Greece: Late surplus reductions to be tabled before the lenders

The economic staff is expected to welcome the lenders in Athens tomorrow to officially launch the 5th post-memorandum evaluation.

According to the current planning, the technical delegations of the foreigners are expected to arrive in our country on Wednesday, January 15th, to be followed by the leaders on the 20th of this month.

The three representatives of the institutions (EU, ESM, ECB) will remain in the capital until January 24, when they will depart immediately for Luxembourg, Brussels and Frankfurt to pen the new evaluation report based on the conclusions they drew from the progress of Athens on the above-mentioned prerequisites.

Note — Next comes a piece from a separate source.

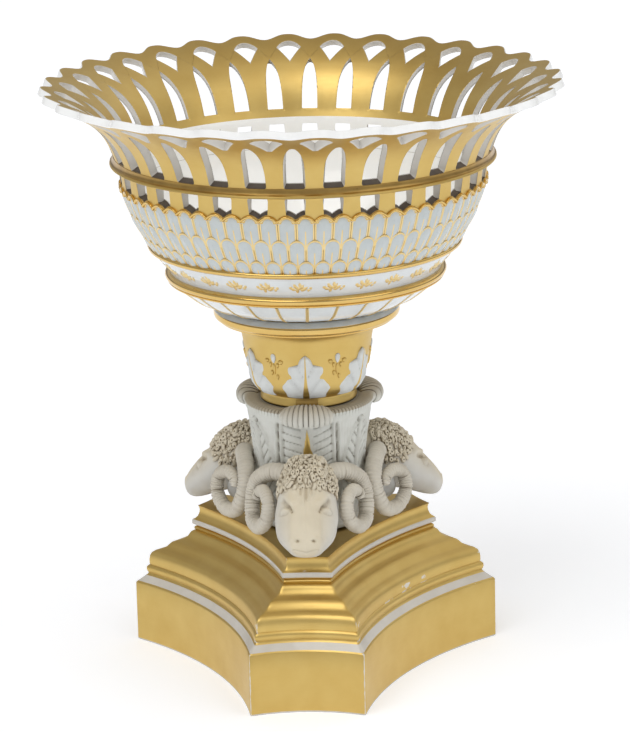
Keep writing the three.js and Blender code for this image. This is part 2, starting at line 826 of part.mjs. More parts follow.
function makeWasher(radius, bottom, thickness) {
  const bore = rodRadius + seam * 1.5;
  const top = bottom + thickness;
  return turned([[bore, bottom], [radius, bottom], [radius, top], [bore, top]], 16);
}

// Materials

function finish(color, roughness, metalness) {
  return new THREE.MeshStandardMaterial({ color, roughness, metalness });
}

const gilding = finish(0xc8a55a, 0.35, 0.9);
const glaze = finish(0xdfe3e4, 0.15, 0);
const biscuit = finish(0xcfcabf, 0.7, 0);
const iron = finish(0x6b6660, 0.55, 0.9);
const brass = finish(0xb08d4a, 0.4, 0.9);
const leather = finish(0x6a4a30, 0.8, 0);
const cork = finish(0xa07a50, 0.9, 0);

// Assembly

const centrepiece = new THREE.Group();

function place(name, geometry, material, angle = 0) {
  const mesh = new THREE.Mesh(geometry, material);
  mesh.name = name;
  mesh.rotation.z = angle;
  centrepiece.add(mesh);
}

place('plinth', makePlinth(), gilding);
place('leaf_capital', makeCapital(), biscuit);

const head = makeHead();
const rightHorn = makeHorn(1);
const leftHorn = makeHorn(-1);
['front', 'rear_right', 'rear_left'].forEach((where, i) => {
  const angle = (i * turn) / headCount;
  place(`ram_head_${where}`, head, biscuit, angle);
  place(`horn_right_${where}`, rightHorn, biscuit, angle);
  place(`horn_left_${where}`, leftHorn, biscuit, angle);
});

place('cup', makeCup(), gilding);
place('basket', makeBasket(), glaze);
place('tie_rod', makeRod(), iron);
place('bowl_soft_washer', makeWasher(softWasherRadius, bowlFloor + seam, softWasherThickness), leather);
place('bowl_washer', makeWasher(metalWasherRadius, softTop + seam, metalWasherThickness), brass);
place('bowl_nut', makeNut(washerTop + seam), brass);
place('plinth_soft_washer', makeWasher(softWasherRadius, softUnder, softWasherThickness), cork);
place('plinth_washer', makeWasher(metalWasherRadius + 2, washerUnder, metalWasherThickness), iron);
place('plinth_nut', makeNut(nutUnder), iron);

export default centrepiece;
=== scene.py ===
"""Porcelain centrepiece: a pierced and gilded basket on a cup, a leaf capital with rams' heads
and a hollow plinth, drawn together by a rod."""
import math
import random
import bpy
from mathutils import Matrix, Quaternion, Vector


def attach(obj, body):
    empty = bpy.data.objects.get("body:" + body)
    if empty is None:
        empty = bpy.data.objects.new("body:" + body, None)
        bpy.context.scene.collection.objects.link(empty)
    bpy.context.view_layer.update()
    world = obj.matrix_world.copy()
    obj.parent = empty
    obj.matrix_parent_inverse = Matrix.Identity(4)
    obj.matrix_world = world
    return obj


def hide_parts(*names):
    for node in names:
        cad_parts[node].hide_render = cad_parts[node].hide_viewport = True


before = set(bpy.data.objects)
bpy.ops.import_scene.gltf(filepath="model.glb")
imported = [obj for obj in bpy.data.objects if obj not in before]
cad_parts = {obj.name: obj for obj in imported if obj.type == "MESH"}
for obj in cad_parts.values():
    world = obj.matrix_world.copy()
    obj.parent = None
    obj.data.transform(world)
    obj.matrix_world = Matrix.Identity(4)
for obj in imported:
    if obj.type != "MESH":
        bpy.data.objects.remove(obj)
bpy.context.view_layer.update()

# Camera. The piece was photographed with a long lens from a little above its middle, close to square
# on to the front ram. The camera stood a little out of level, so the picture leans by over a degree.
mm = 0.001
aim = Vector((0, 0, 171.4 * mm))
lens_distance = 1.938
seen_from_right = math.radians(2.6)
seen_from_above = math.radians(15.5)
lean = math.radians(-1.4)
focal_length = 166.8
picture_height, moved_right, moved_up = 732, 6.85, 2.76
back_to_lens = Vector((
    math.sin(seen_from_right) * math.cos(seen_from_above),
    -math.cos(seen_from_right) * math.cos(seen_from_above),
    math.sin(seen_from_above),
))


def take_up(*pieces):
    """Deselects everything and selects these pieces. The first of them is the one worked on."""
    bpy.ops.object.select_all(action="DESELECT")
    for piece in pieces:
        piece.select_set(True)
    if pieces:
        bpy.context.view_layer.objects.active = pieces[0]


take_up()
bpy.ops.object.camera_add(location=aim + back_to_lens * lens_distance)
camera = bpy.context.object
camera.name = "camera"
camera.rotation_euler = ((-back_to_lens).to_track_quat("-Z", "Y") @ Quaternion((0, 0, 1), lean)).to_euler()
camera.data.lens = focal_length
camera.data.shift_x = moved_right / picture_height
camera.data.shift_y = moved_up / picture_height
camera.data.clip_end = 60
camera.data.dof.use_dof = False
bpy.context.scene.camera = camera

# Table and studio light. A wide pale table runs out past the picture, and large soft panes hang
# overhead and at both sides. The room is dimmer overhead, which gives the gilding its depth.
bpy.context.scene.view_settings.view_transform = "Standard"
table_reach = 14.0
# Name, bearing, height and width in degrees, and strength of each pane.
panes = [
    ("key_pane", -32, 55, 44, 0.95), ("side_pane", 58, 40, 46, 0.4),
    ("top_pane", 0, 82, 60, 0.36), ("rear_pane", 132, 38, 50, 0.24),
]


def linear(hex_colour):
    """An sRGB hex colour as the linear colour that a shader works in."""
    shares = [int(hex_colour[i:i + 2], 16) / 255 for i in (1, 3, 5)]
    return tuple(c / 12.92 if c <= 0.04045 else ((c + 0.055) / 1.055) ** 2.4 for c in shares) + (1.0,)


def add_node(material, kind, settings=(), values=(), links=()):
    """Adds one node to a material, with its settings, its socket values and what feeds its sockets."""
    made = material.node_tree.nodes.new(kind)
    for name, value in dict(settings).items():
        setattr(made, name, value)
    for socket, value in dict(values).items():
        made.inputs[socket].default_value = value
    for socket, source in dict(links).items():
        material.node_tree.links.new(source, made.inputs[socket])
    return made


def new_finish(name, **values):
    """A new material, its shader, and the place on the piece that its patterns read."""
    material = bpy.data.materials.new(name)
    material.use_nodes = True
    shader = material.node_tree.nodes["Principled BSDF"]
    for socket, value in values.items():
        shader.inputs[socket.replace("_", " ")].default_value = value
    return material, shader, add_node(material, "ShaderNodeTexCoord").outputs["Object"]


def feed(material, shader, **links):
    """Links outputs to the named sockets of a shader."""
    for socket, source in links.items():
        material.node_tree.links.new(source, shader.inputs[socket.replace("_", " ")])


# Opal acrylic sheet, sanded matt and lit faintly from below: a shade off white, cloudy by 30 cm patches.
acrylic, acrylic_shader, place_on_table = new_finish("lit_opal_acrylic", Roughness=0.75)
clouds = add_node(acrylic, "ShaderNodeTexNoise", values={"Scale": 3.3, "Detail": 2.0},
                  links={"Vector": place_on_table})
shade = add_node(acrylic, "ShaderNodeMix", {"data_type": "RGBA"}, {6: linear("#F3F6FB"), 7: linear("#F7F9FD")},
                 {0: clouds.outputs["Fac"]})
feed(acrylic, acrylic_shader, Base_Color=shade.outputs[2], Emission_Color=shade.outputs[2])
acrylic_shader.inputs["Emission Strength"].default_value = 0.32
take_up()
bpy.ops.mesh.primitive_circle_add(vertices=96, radius=table_reach, fill_type="NGON")
table = bpy.context.object
table.name = "table_top"
table.data.materials.append(acrylic)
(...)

The report on the institution’s conclusions will be published on February 27 and will play a key role in the Eurogroup on March 16, in the context of the decision to use Greek bonds for development purposes, according to “Efimerida ton Syntakton” (The Editors’ Newspaper).


At the Eurogroup in March, Finance Minister Christos Staikouras, having secured yet another positive report on the institutions, is expected to formally raise with his counterparts the demand to reduce primary surplus targets from 2021 onwards.

The Ministry of Finance and the Public Debt Management Agency are conducting their own Debt Sustainability Analysis, upon which the Government is expected to build its arguments in the forthcoming negotiation.

IMF and ECB are on the side of the Government in calling for a reduction in primary surplus targets, while the Commission is also positively positioned. ESM, although Klaus Regling has opened a conditional negotiation window since last autumn, does not appear to be in a hurry, with reports saying signs from the German corner are rather negative.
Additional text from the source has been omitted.